» **THE EXERCISE**
Each line that includes the string "saved" counts once; give the total and nothing else.

» **DATASET EXTRACT**
+ + +

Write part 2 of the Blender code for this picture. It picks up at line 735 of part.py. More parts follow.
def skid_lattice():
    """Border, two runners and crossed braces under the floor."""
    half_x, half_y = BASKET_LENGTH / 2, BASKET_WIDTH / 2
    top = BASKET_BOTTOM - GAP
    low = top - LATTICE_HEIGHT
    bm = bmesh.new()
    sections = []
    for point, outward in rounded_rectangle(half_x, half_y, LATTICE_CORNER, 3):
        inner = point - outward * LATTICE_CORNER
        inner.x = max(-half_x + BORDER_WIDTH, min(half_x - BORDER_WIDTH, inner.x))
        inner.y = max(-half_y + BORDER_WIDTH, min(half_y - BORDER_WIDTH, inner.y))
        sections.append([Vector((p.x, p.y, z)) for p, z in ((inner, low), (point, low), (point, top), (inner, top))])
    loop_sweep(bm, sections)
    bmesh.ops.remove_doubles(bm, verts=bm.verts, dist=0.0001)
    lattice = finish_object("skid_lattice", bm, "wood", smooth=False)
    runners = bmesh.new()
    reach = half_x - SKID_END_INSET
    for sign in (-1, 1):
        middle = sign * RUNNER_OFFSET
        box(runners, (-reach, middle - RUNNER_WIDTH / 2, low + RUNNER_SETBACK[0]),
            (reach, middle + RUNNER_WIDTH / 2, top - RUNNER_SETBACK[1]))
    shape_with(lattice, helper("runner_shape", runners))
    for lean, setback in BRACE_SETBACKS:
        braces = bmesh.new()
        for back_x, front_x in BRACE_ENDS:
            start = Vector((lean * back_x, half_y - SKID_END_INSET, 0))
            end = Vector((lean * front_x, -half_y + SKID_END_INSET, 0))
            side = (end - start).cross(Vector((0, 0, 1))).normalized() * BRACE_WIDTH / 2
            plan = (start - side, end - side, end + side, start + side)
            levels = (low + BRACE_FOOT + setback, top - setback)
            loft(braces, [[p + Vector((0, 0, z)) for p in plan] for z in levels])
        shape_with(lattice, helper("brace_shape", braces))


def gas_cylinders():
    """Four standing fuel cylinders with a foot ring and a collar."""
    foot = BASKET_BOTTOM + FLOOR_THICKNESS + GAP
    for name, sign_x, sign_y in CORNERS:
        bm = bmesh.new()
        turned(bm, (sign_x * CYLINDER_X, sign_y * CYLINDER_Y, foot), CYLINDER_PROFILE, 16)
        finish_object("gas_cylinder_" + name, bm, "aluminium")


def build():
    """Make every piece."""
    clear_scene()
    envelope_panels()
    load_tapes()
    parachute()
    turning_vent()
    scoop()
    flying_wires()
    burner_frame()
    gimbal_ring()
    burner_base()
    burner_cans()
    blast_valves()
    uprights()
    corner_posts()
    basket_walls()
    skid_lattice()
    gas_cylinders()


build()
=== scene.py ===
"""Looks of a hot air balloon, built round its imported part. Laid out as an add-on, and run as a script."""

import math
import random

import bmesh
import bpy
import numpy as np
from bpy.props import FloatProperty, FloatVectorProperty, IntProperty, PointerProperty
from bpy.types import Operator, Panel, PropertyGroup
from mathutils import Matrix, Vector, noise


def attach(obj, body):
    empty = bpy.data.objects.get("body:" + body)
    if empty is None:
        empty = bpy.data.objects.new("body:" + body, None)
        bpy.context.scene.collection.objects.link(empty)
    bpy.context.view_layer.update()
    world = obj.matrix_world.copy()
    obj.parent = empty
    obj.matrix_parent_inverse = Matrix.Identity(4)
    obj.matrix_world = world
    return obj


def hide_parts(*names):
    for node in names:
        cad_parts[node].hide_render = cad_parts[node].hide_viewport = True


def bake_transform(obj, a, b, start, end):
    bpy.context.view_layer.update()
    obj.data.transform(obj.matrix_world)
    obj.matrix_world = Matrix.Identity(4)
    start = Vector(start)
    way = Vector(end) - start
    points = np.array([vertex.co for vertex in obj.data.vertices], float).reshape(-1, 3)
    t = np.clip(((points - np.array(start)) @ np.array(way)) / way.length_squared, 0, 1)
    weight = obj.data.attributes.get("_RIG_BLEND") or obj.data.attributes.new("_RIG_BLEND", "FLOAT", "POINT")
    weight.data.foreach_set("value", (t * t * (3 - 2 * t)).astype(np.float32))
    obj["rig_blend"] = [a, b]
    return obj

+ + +

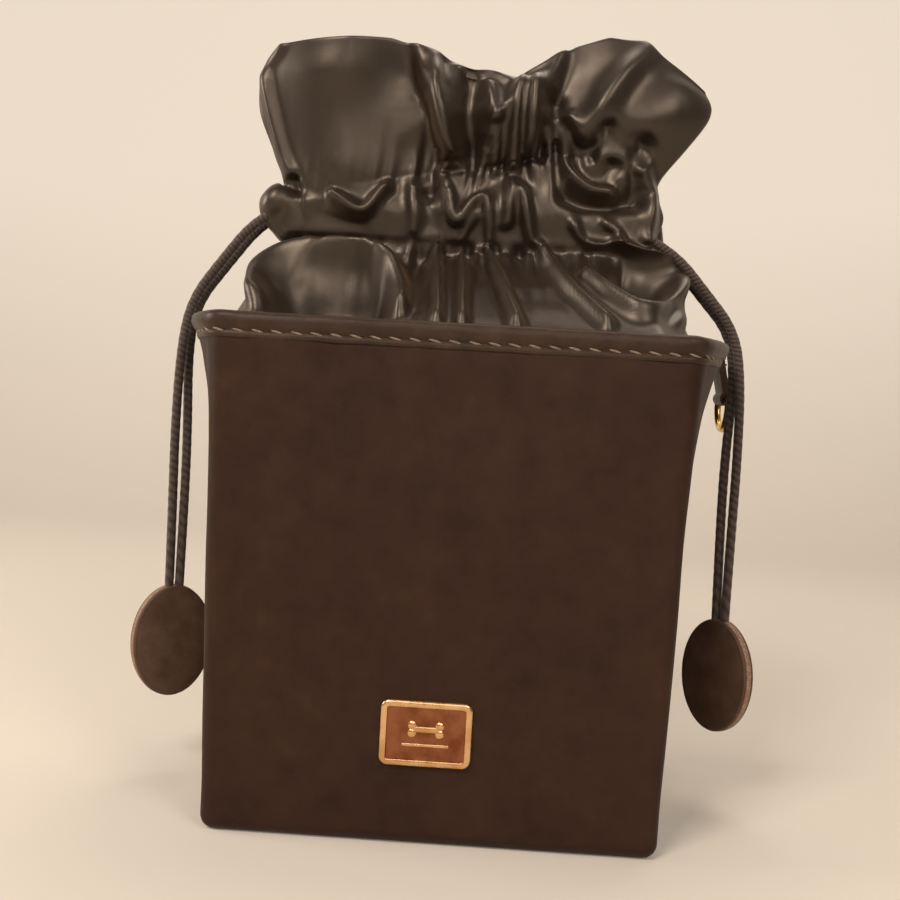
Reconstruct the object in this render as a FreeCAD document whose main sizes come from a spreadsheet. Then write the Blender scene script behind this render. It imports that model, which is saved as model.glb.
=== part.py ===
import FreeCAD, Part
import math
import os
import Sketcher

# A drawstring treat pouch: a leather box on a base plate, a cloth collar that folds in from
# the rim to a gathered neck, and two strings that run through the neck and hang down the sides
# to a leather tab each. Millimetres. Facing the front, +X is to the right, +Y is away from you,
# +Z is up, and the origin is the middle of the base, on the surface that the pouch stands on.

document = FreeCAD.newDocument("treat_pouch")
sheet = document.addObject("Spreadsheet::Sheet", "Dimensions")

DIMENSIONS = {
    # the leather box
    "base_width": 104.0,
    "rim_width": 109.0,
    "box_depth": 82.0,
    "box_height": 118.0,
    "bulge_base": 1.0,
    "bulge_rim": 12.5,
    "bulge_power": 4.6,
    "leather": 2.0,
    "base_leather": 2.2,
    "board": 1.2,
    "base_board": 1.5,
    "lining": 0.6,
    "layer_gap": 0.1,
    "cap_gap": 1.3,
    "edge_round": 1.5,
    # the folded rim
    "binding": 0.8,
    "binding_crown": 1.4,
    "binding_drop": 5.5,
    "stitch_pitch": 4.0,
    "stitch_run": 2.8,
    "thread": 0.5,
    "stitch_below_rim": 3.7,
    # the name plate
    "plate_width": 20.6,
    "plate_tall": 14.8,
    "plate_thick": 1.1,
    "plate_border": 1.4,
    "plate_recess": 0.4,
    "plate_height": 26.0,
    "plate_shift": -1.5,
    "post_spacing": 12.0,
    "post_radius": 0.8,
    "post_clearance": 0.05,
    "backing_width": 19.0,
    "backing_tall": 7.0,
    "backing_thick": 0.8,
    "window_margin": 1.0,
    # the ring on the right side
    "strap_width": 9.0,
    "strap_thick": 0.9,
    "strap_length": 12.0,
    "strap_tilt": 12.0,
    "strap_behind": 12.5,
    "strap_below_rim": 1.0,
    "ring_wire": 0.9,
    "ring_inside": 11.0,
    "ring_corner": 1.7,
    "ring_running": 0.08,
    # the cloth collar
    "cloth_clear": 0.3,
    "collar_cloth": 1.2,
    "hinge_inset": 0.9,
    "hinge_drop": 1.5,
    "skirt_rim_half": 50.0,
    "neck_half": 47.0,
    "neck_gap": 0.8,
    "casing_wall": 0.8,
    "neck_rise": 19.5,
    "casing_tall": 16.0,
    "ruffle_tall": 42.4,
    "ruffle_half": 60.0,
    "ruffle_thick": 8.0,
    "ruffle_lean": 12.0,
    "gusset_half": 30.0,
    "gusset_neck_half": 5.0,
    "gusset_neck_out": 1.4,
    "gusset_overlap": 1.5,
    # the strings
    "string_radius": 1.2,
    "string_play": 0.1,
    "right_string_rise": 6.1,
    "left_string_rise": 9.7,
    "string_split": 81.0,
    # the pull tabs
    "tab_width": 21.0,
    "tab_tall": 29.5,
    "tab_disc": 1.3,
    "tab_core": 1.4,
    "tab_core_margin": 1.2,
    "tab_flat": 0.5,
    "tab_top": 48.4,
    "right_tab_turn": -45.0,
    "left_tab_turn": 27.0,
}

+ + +

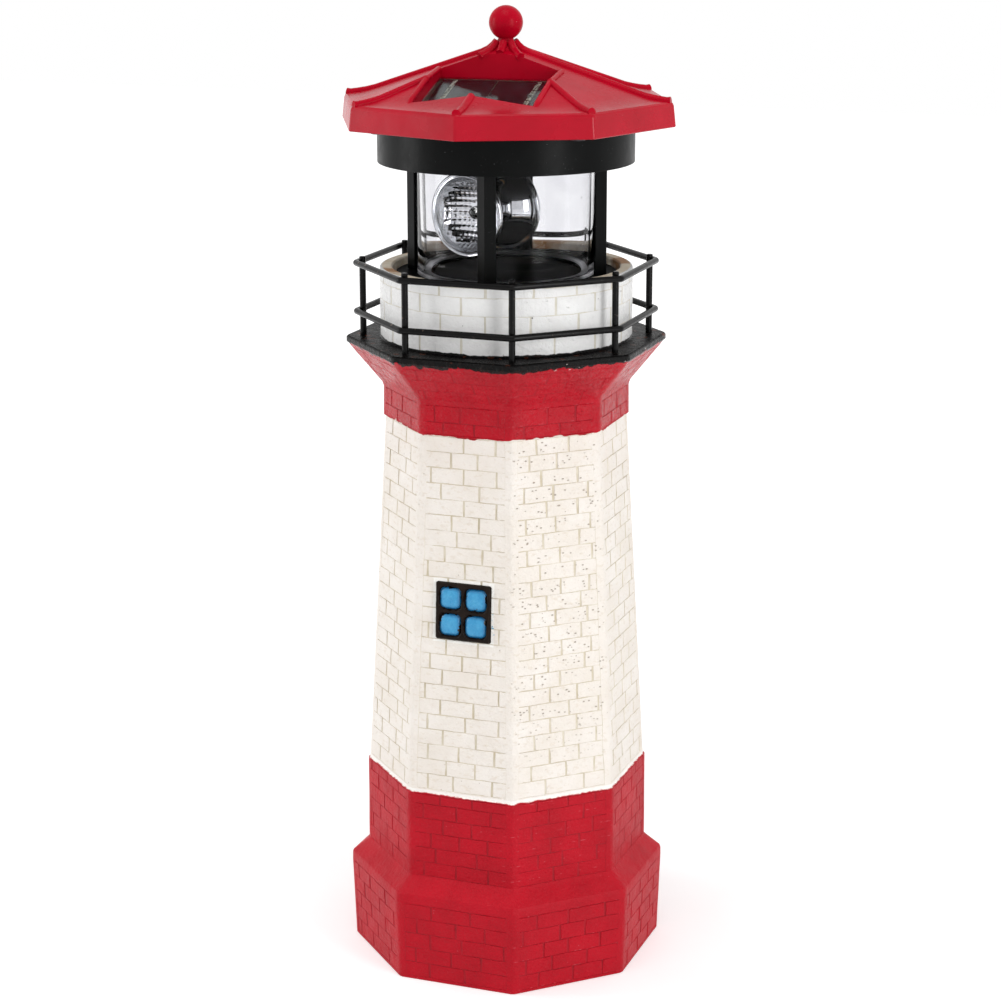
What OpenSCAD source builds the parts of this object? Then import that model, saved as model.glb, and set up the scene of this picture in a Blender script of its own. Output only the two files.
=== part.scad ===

+ + +

» **REPLY**
2